When an agent needs another agent in a different domain to perform an action—such as purchasing a product or provisioning compute resources—it must decide whether to delegate authority. Agent A begins by identifying Agent B as a potential delegate. Because Agent B operates under its own policies and control, Agent A cannot directly inspect or enforce those policies. Instead, Agent B describes how it intends to behave when exercising delegated authority, expressing commitments derived from its own policy boundaries. Agent A then evaluates those commitments before deciding whether to delegate. The interaction unfolds as follows.
Agent B promises bounded behavior—Before any authority is delegated, the receiving agent communicates its intended behavior. In promise-theory terms, Agent B declares how it intends to use the delegated capability. For example, it might promise to stay within a defined spending limit, operate only on a specific resource, or perform a narrowly scoped task.
Agent A evaluates the promise—This evaluation is informed by Agent A’s social memory, a record of past interactions with other agents in the ecosystem, including Agent B. If previous interactions suggest that Agent B consistently honors similar commitments, the promise may be considered credible.
Agent A delegates authority via a credential—If the promise is accepted, Agent A grants authority using a credential that represents the delegated capability. This credential might be a token, a signed assertion, or a verifiable credential describing the scope and limits of the delegation.
Agent B acts on the resource—Agent B uses the credential to perform the delegated action on a third-party resource.
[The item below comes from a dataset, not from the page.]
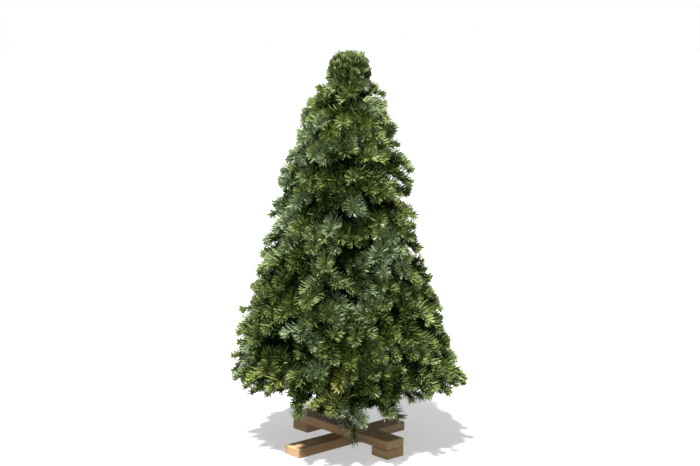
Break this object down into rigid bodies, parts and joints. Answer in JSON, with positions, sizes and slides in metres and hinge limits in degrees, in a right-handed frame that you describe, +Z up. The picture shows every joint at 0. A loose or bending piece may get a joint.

The credential provides context to Agent B’s policies so they can constrain what it is permitted to do on Agent A’s behalf. It may also be presented to the third party as evidence that Agent B is acting under authority delegated by Agent A.
Agent A observes the outcome—Agent A observes the effects of the action, using either signals produced by the system in which the action occurred or evidence such as a cryptographic receipt.
Agent A updates its reputation memory—Finally, Agent A records the outcome in its social memory. This updated reputation influences how Agent A evaluates future promises from Agent B.
This sequence illustrates how policies, promises, and reputation work together. Policies enforce deterministic boundaries within each agent’s domain. Promises communicate intent across domains. Reputation records whether those promises are honored. Together, these mechanisms allow independent agents to exchange authority while preserving their autonomy.
Why Delegation Requires a Society
The interaction described above may appear straightforward, but it only works reliably when agents operate within a broader ecosystem that supports these mechanisms through legal agreements, protocols, and code . Without such an environment, cross-domain delegation quickly becomes fragile. Consider what happens if any of the three elements are missing.
If policies are absent or poorly defined, delegation becomes dangerous. Even if an agent intends to behave responsibly, there are no deterministic boundaries constraining what it can actually do. A misconfiguration, software bug, or malicious action could easily exceed the intended scope of authority.
If promises are absent, agents cannot coordinate their behavior across domains. Delegation would become little more than the transfer of a credential with no shared understanding of how that authority should be used. Agents would have no way to express intent or set expectations about future behavior.
If reputation is absent, agents have no memory of past interactions. Each delegation decision would have to be made in isolation, without any information about whether the receiving agent has honored similar commitments in the past.
A society of agents solves these problems by providing the structural conditions that allow these mechanisms to reinforce one another. Policies establish the norms and boundaries within which agents operate. Promises allow agents to communicate intentions within those norms. Reputation provides the social memory that allows trust to evolve over time.
Importantly, this social memory is not centralized. Each agent maintains its own record of interactions and forms its own judgments about the behavior of others. Two agents may therefore reach different conclusions about the same participant depending on their experiences. Trust emerges not from a single global authority but from the accumulation of many local observations.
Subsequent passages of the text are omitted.